Ends with the Sea: Lau Nau’s Poseidon

by coldwarnightlife

Lau Nau lives on a Finnish island that is shared with only a handful of people. The sea and the sky dominate the environment, and between them the inhabitants share their rock with trees and the wind. The summer days are long, but winter’s veil lifts only to reveal a grayness that soon fades.

It is hard to disassociate Lau Nau’s creative output from that environment. Her last studio album was the soundtrack to Lotta Petronella’s film, Hem. Någonstans [EN: Home. Somewhere], which emerged from the amplifier like frozen vapour encloaking shards of Nordic ice.

The latest Lau Nau album, Poseidon, owes something to the sea, but also to urban scenes.

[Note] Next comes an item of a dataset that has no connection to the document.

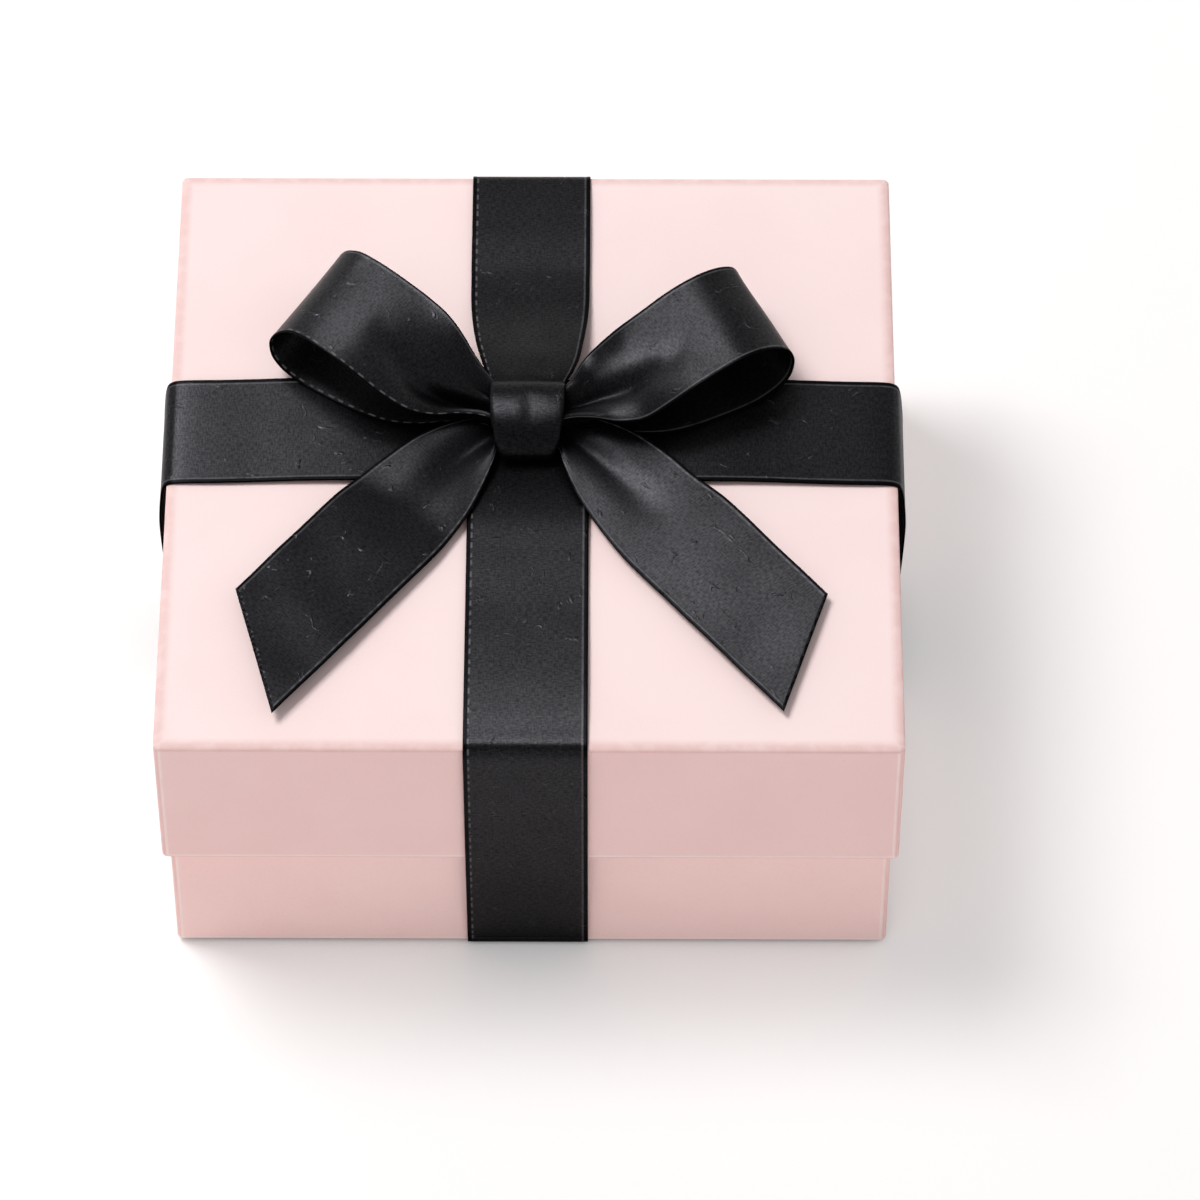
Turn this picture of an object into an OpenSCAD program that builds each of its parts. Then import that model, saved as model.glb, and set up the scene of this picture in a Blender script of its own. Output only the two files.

It was not composed for film but serves as a soundtrack for life’s minor key stories. As Laura Naukkarinen explains:

I was playing my grandmother’s piano and shortly realised that I was composing songs that were the beginning of a new album instead of the film music I was working on. The songs wanted to be performed by a character called Lau Nau. It’s the melancholic, always dreaming part of me that stands quietly on the stage and shares fractured moments with the audience. The songs on Poseidon are small secular prayers and messages of love, sorrow and care. Poseidon is a god of the sea but also the name of a certain bar in Helsinki. He veils us in the fog when the night falls.

The title track is a wistful song that flirts with music-box nostalgia and dissolves like a memory. Lau Nau’s voice is delicate to a level that will make every man regret every heart they have broken. There are references to owls and moths, but the first Finnish phrase you ever learn may be, “Suudellaan, suudellaan” [EN: “Kiss me, kiss me.”]

For those looking for cultural reference points, there are signposts to Virginia Astley, Brian Eno, Ryuichi Sakamoto and Philip Glass, but Lau Nau’s music evades their shadows. Take “X y z å,” which relies upon minimalist arpeggiation and the sparkle of light on water, while Lau Nau’s voice rises from the waves like ozone. There is depth and contrast in the material that goes beyond mathematical niceties and tricks of phrasing.

Lau Nau’s words are carefully chosen; her poetry as sensitive as her tones. As she sings in “Unessa”:

Spirits in this forest
are webs among the heather
how light a sound can be

Poseidon ends in a crazy beautiful way with “Kun lyhdyt illalla sytytetään, ne eivät sammu koskaan” [EN: “When the lanterns are lit in the evening, they will never die out”]. Somewhere in the space between chamber music and experimentation, it is a reminder that, even if the landscape is epic in its scale and influence on the soul, the human experience is what makes it magical.